Mountain chain in Germany

The Dammersfeld Ridge (Dammersfeldrücken) is a low mountain chain in the High Rhön in Germany, which begins on a line from Bischofsheim to Gersfeld and runs in a southwesterly direction to Riedenberg – Werberg – Maria Ehrenberg. The majority of this area today is a military out-of-bounds area, the Wildflecken Training Area. Its highest point is the Dammersfeldkuppe, the second-highest mountain in the Rhön.
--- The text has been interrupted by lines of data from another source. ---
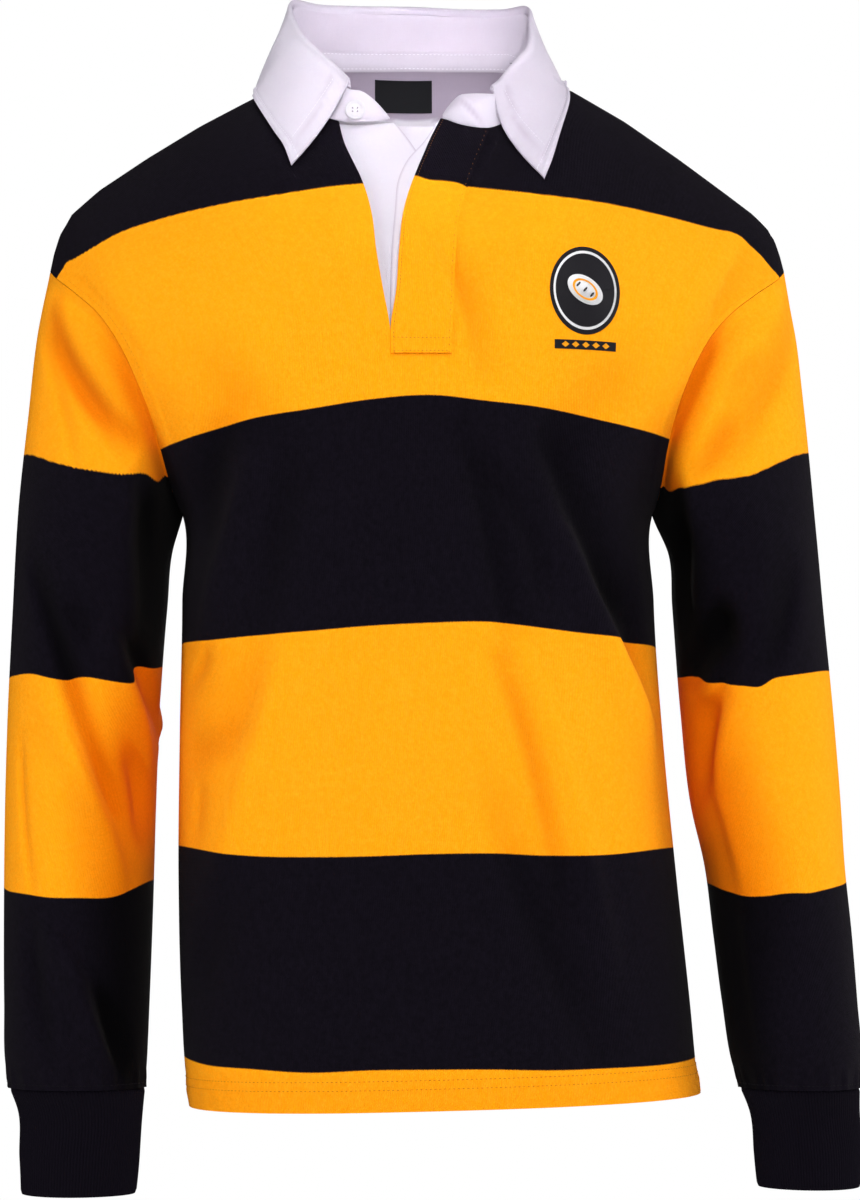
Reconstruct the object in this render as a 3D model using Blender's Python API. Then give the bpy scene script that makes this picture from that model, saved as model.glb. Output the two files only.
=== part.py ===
"""Long-sleeve rugby shirt, men's size M, filled out as it is worn, with nobody in it.

Metres, +Z up. The shirt faces -Y, so -X is the wearer's right. The origin lies midway between the high
points of the shoulders, where the neck seam meets the shoulder seams.

Every piece of cloth is a lattice of points on its outer face, worked out from the tables of sizes below,
and a second lattice one wall further in. Seams keep a gap of 0.3 mm.
"""
import math

import bpy
import numpy as np

GAP = 0.0003
JERSEY = 0.002
DRILL = 0.0014
RIB = 0.0022
BUTTON_RADIUS = 0.0076
BUTTON_TURN = 26.0
BUTTON_SHARE = 0.36
BUTTON_THICK = 0.003
RIGHT, LEFT = -1, 1
FRONT, BACK = -1, 1
AMBER = (1.0, 0.45, 0.012)
BLACK = (0.006, 0.005, 0.009)
WHITE = (0.80, 0.77, 0.85)
BUTTON_WHITE = (0.82, 0.80, 0.86)


def table(columns, *rows):
    """Column name to numpy array, from one row of sizes for each station."""
    return dict(zip(columns.split(), np.array(rows, float).T))


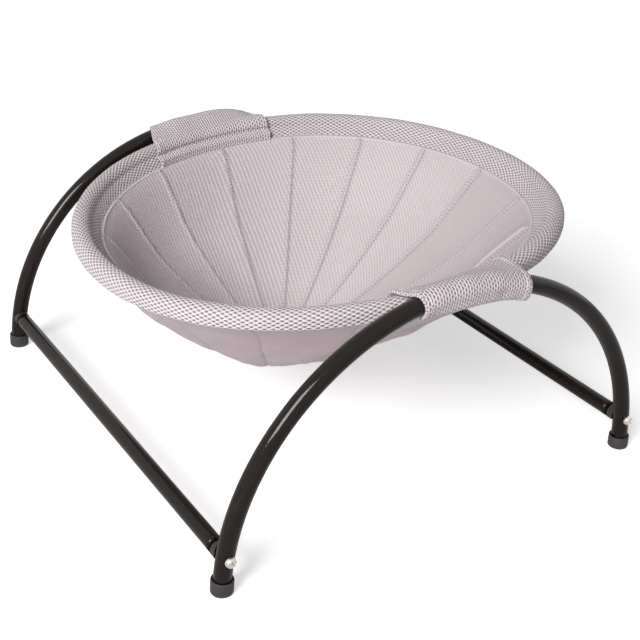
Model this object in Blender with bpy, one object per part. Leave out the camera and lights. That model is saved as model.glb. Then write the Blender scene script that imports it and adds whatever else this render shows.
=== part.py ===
"""Cat hammock: a round sewn bed on a hoop, strapped between two tube arches.

All lengths are in metres. X runs along each arch, Y from one arch to the other and Z up.
The origin lies on the floor in the middle of the frame. The front arch is the one at -Y.
"""

import math

import bmesh
import bpy
from mathutils import Vector

# Clearance kept between pieces that touch
FIT_GAP = 0.0003

# Arches and stretchers
LEG_SPAN = 0.450
ARCH_SPACING = 0.473
ARCH_TUBE_DIAMETER = 0.016
ARCH_TUBE_WALL = 0.0012
STRETCHER_DIAMETER = 0.015
STRETCHER_WALL = 0.0012
STRETCHER_HEIGHT = 0.035
ARCH_STEPS = 32
TUBE_SIDES = 12

# Slip-on foot caps
CAP_HEIGHT = 0.0135
CAP_FLOOR = 0.003
CAP_WALL = 0.0016
CAP_EDGE_ROUNDING = 0.0014

# Screwed joint between a leg and a stretcher
SCREW_DIAMETER = 0.005
SCREW_LENGTH = 0.030
SCREW_TIP_CHAMFER = 0.0006
SCREW_HEAD_DIAMETER = 0.010
SCREW_HEAD_HEIGHT = 0.0045
HEAD_PROFILE_SHARES = ((0.42, 1.0), (0.78, 0.86), (0.97, 0.5), (1.0, 0.0))
RECESS_LENGTH = 0.0048
RECESS_WIDTH = 0.0011
RECESS_DEPTH = 0.0016
SADDLE_LENGTH = 0.004
SADDLE_WING = 0.003
PLUG_LENGTH = 0.018
CUT_OVERRUN = 0.002

# Hoop of four plug-together tubes
HOOP_DIAMETER = 0.012
HOOP_WALL = 0.001
HOOP_DROP = 0.009
HOOP_LENGTH_SHARE = 1.026
HOOP_LEAN = 0.0085
HOOP_BOW = 0.0074
HOOP_SQUARENESS = 2.1
SPIGOT_LENGTH = 0.018
HOOP_SIDES = 8
HOOP_QUARTERS = 4

# Mesh band sewn round the hoop
BAND_THICKNESS = 0.0027
BAND_CLEARANCE = 0.0007
BAND_ARC_STEPS = 6
OUTER_SEAM_BELOW = 0.0002
INNER_SEAM_BELOW = 0.0056
INNER_SEAM_INSET = 0.0095

# Bowl: an outer shell and an inner liner sewn from gores
BOWL_DEPTH = 0.153
BOWL_POWER = 1.52
BOWL_SAG_SHIFT = 0.047
BOWL_SAG_START = 0.018
BOWL_FLAT = 0.020
BOWL_STATION_SHARES = (0.0, 0.03, 0.09, 0.18, 0.30, 0.44, 0.60, 0.78, 1.0)
SHELL_THICKNESS = 0.0012
SHELL_TUCK = 0.0017
LINER_THICKNESS = 0.004
LINER_JOIN = 0.070
GORE_CROWN = 0.0016
GORE_COUNT = 16
STATIONS_PER_GORE = 3

# Wraps that tie the hoop to the arches, closed by hook-and-loop tape
WRAP_LENGTH = 0.122
WRAP_THICKNESS = 0.003
FRONT_WRAP_SHIFT = 0.0041
REAR_WRAP_SHIFT = -0.0024
WRAP_STEPS = 8
WRAP_BAND_STEPS = 4
WRAP_TUBE_STEPS = 6
WRAP_UNDER_STEPS = 4
WRAP_START_SHARE = 0.93
WRAP_SEAM_CLEARANCE = 0.0014
WRAP_END_MARGIN = 0.003
TAPE_THICKNESS = 0.001
TAPE_WIDTH = 0.020
TAPE_LENGTH = 0.100
TAPE_INSET = 0.006

# How the bed hangs and rocks
HAMMOCK_SHIFT = 0.0048
REST_TILT = math.radians(2.5)
ROCK_LIMIT = math.radians(3.5)
ROCK_SLACK_SHARE = 1.15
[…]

The Bavarian-Hessian state border runs along the crest of the mountain chain.

== Natural regions ==
The Dammersfeld Ridge was first defined in 1968 as a natural region as part of the natural regional classification of Germany at a map scale of 1:200,000 (Sheet 140 Schweinfurt), and it is grouped as follows:
- (part of no. 35 East Hesse Highlands)
  - (part of no. 354 High Rhön)
    - (part of no. 354.0 Southern High Rhön)
      - 354.00 Dammersfeld Ridge

== Mountains ==
- Dammersfeldkuppe (927.9 m; northwest of Wildflecken, in the southwest of the area)
  - Dreifeldskuppe (832 m, west-northwest summit)
  - Ottersteine (821 m, northern summit)
    - Bremerkopf 797 m
  - Dalherdakuppe (801 m, north-northwestern summit)
- Eierhauckberg (910 m)
  - Beilstein (865 m; west-southwestern summit)
- Hohe Hölle (894 m)
  - Himmeldunkberg (888 m, southern summit)
  - Teufelsberg (844 m, southwestern summit)
- Mittelberg (880 m; almost a northeastern spur of the Eierhauckberg)
  - Schachen (857 m; eastern summit)
  - Rommerser Berg (850 m; northern summit)
  - Zornberg (838 m, southern summit)
- Rückberg (870 m, almost a southern spur of the Dammersfeldkuppe)
- Reesberg (851 m)
- Simmelsberg (843 m, with the Simmelsberg winter sports area)
- Großer Auersberg (809 m)
- Kleiner Auersberg (808 m)
- Ehrenberg 674 m

View from the Kreuzberg northward to the Dammersfeld Ridge with Kleiner- and Großer Auersberg, Dammersfeldkuppe, Eierhauckberg and Himmeldunkberg.